The other day I was in Posman Books at Grand Central Station, where they always have a really great browsable table of fiction. I started talking to this woman who was holding a copy of Joshua Ferris’s And Then We Came to the End. She was shopping for her husband’s fiftieth birthday or something. I was psyched that someone was actually that jazzed about fiction. So from so many great choices, I hand-sold her my two favorite books from the last year and a half or so: the Josh Ferris and Claire Messud’s The Emperor’s Children.
On Amazon, Emperor’s Children has a couple hundred reviews, and opinion is totally split. I have to say at first it sounded like some kind of hoity-toity bourgeois-fest, a novel of manners, apparently, revolving around a rootless trio of privileged 30something Manhattanites. I had seen Messud speak once at Columbia and it seemed like she wrote super thinky artsy little novels. I was swayed, however, but one of those excellent Slate Audio Book Clubs about it. They called Messud a kind of modern-day Edith Wharton (who happens to be another writer that I feel is severely underrated because she’s female and writes about the subtly of human interaction). Once I got into it, I found Emperor’s Children completely engrossing, a “literary page turner” as some critic said. It was smart and you wanted to keep reading it. That’s not to say that the characters always felt true or that Messud really has an authentic grasp of the environment she’s writing about (I've read a lot of people pointing out how she puts her own British/Canadianism into the mouths of bona fide American characters). But the book did have a lot of power and imagination behind it—and what’s more, it’s one of those books that made me want to write more.
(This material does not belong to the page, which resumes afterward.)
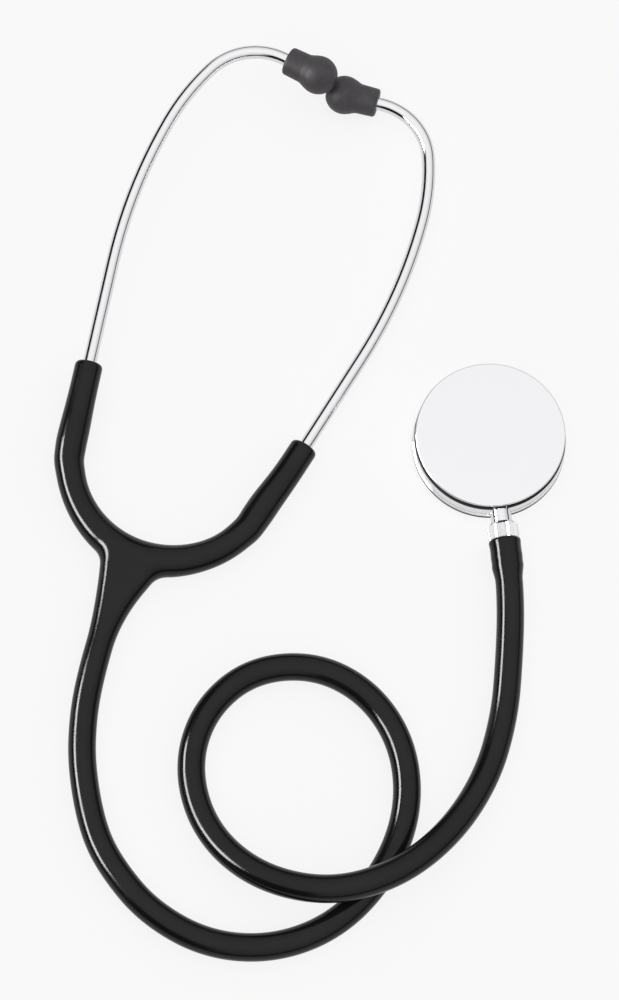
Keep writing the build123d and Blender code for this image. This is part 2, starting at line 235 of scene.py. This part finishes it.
def vary_roughness(finish, surface, noise, low, high):
    """Roughness that runs from low to high with a noise."""
    nodes, links = finish.node_tree.nodes, finish.node_tree.links
    spread = nodes.new("ShaderNodeMapRange")
    spread.inputs["From Min"].default_value = 0.35
    spread.inputs["From Max"].default_value = 0.65
    spread.inputs["To Min"].default_value = low
    spread.inputs["To Max"].default_value = high
    links.new(noise.outputs["Fac"], spread.inputs["Value"])
    links.new(spread.outputs["Result"], surface.inputs["Roughness"])


def vary_color(finish, surface, noise, dark, light):
    """Colour that runs from dark to light with a noise."""
    nodes, links = finish.node_tree.nodes, finish.node_tree.links
    ramp = nodes.new("ShaderNodeValToRGB")
    ramp.color_ramp.elements[0].position = 0.3
    ramp.color_ramp.elements[0].color = (*dark, 1.0)
    ramp.color_ramp.elements[1].position = 0.7
    ramp.color_ramp.elements[1].color = (*light, 1.0)
    links.new(noise.outputs["Fac"], ramp.inputs["Fac"])
    links.new(ramp.outputs["Color"], surface.inputs["Base Color"])


def add_bump(finish, surface, noise, depth):
    """A bump from a noise, with its depth in millimetres, on top of any there already."""
    nodes, links = finish.node_tree.nodes, finish.node_tree.links
    bump = nodes.new("ShaderNodeBump")
    bump.inputs["Strength"].default_value = 1.0
    bump.inputs["Distance"].default_value = depth * MM
    links.new(noise.outputs["Fac"], bump.inputs["Height"])
    before = surface.inputs["Normal"].links
    if before:
        links.new(before[0].from_socket, bump.inputs["Normal"])
    links.new(bump.outputs["Normal"], surface.inputs["Normal"])


def paint_shade_black(finish, surface, low, high, inner, outer):
    """Painted shade: black where a point's height and its distance from the chest piece's axis lie
    between limits.
    """
    nodes, links = finish.node_tree.nodes, finish.node_tree.links
    place = nodes.new("ShaderNodeTexCoord")
    split = nodes.new("ShaderNodeSeparateXYZ")
    flat = nodes.new("ShaderNodeVectorMath")
    flat.operation = "MULTIPLY"
    flat.inputs[1].default_value = (1, 1, 0)
    length = nodes.new("ShaderNodeVectorMath")
    length.operation = "LENGTH"
    links.new(place.outputs["Object"], split.inputs["Vector"])
    links.new(place.outputs["Object"], flat.inputs[0])
    links.new(flat.outputs["Vector"], length.inputs[0])
    inside = None
    for source, limit, over in (
        (split.outputs["Z"], low, True),
        (split.outputs["Z"], high, False),
        (length.outputs["Value"], inner, True),
        (length.outputs["Value"], outer, False),
    ):
        test = nodes.new("ShaderNodeMath")
        test.operation = "GREATER_THAN" if over else "LESS_THAN"
        test.inputs[1].default_value = limit * MM
        links.new(source, test.inputs[0])
        if inside is None:
            inside = test.outputs["Value"]
            continue
        both = nodes.new("ShaderNodeMath")
        both.operation = "MULTIPLY"
        links.new(inside, both.inputs[0])
        links.new(test.outputs["Value"], both.inputs[1])
        inside = both.outputs["Value"]
    black = nodes.new("ShaderNodeBsdfPrincipled")
    black.inputs["Base Color"].default_value = (0.01, 0.01, 0.01, 1)
    black.inputs["Roughness"].default_value = 0.6
    mix = nodes.new("ShaderNodeMixShader")
    links.new(inside, mix.inputs["Fac"])
    links.new(surface.outputs["BSDF"], mix.inputs[1])
    links.new(black.outputs["BSDF"], mix.inputs[2])
    links.new(mix.outputs["Shader"], nodes["Material Output"].inputs["Surface"])


def vinyl_finish():
    """Glossy black vinyl, a little uneven, with faint handling marks."""
    made, surface = new_finish("black_vinyl", (0.011, 0.010, 0.011), 0.0, 0.14)
    surface.inputs["Specular IOR Level"].default_value = 0.26
    vary_color(made, surface, noise_of(made, 60.0), (0.009, 0.008, 0.009), (0.013, 0.012, 0.013))
    vary_roughness(made, surface, noise_of(made, 90.0, 5.0), 0.12, 0.18)
    add_bump(made, surface, noise_of(made, 130.0, 1.0), 0.03)
    add_bump(made, surface, noise_of(made, 1500.0, 2.0), 0.001)
    return made


def chrome_finish(name, color, low, high, dark=()):
    """Polished plating with fine wiping marks, and perhaps a black band of painted shade."""
    made, surface = new_finish(name, color, 1.0, low)
    vary_roughness(made, surface, noise_of(made, 400.0, 6.0), low, high)
    add_bump(made, surface, noise_of(made, 160.0, 1.0), 0.004)
    # a black band of painted shade over the plating, where a band is given
    if dark:
        paint_shade_black(made, surface, *dark)
    return made


def steel_finish(name, color, low, high):
    """Satin metal with a fine grain."""
    made, surface = new_finish(name, color, 1.0, low)
    vary_roughness(made, surface, noise_of(made, 300.0, 4.0), low, high)
    add_bump(made, surface, noise_of(made, 700.0, 2.0), 0.0006)
    return made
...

Ferris’s book is so buzz-worthy that you kind of want to hate it—it’s the literary version of “The Office,” it’s written in the third-person plural, it uses the ad world to sort of reflexively comment on Our Times. But once I got past the gimmicks and the jokiness, I found myself thinking about how one of my teachers at Columbia, Richard Locke, spoke about Nabokov. I would always ask Professor Locke how is that Nabokov is so £*$&!*&$ amazing. His answer was that Nabokov was a master of combining pity and delight. And so in the best, most incredible moments of ATWCTTE, you’re totally buzzed on the language, the humor, the inventiveness—delight—and then Ferris will hit you with the revelation of some profound frailty in one of his characters. Those juxtapositions produce a lot of wow moments in the book. I totally agree with a lot of people that this book could have been trimmed like 100 pages, but read it, it’s worth it.
I’m one of the world’s laziest readers, I’m always starting books and then not finishing them, so a book has to do a lot for me to stick with it. These were my wow moments in reading for the last year, but I’m always open to suggestions.
And for all the DeLillo nerds out there (I can’t be the only one), Ferris’s title is the very first sentence of DeLillo’s debut novel, Americana. Neat homage!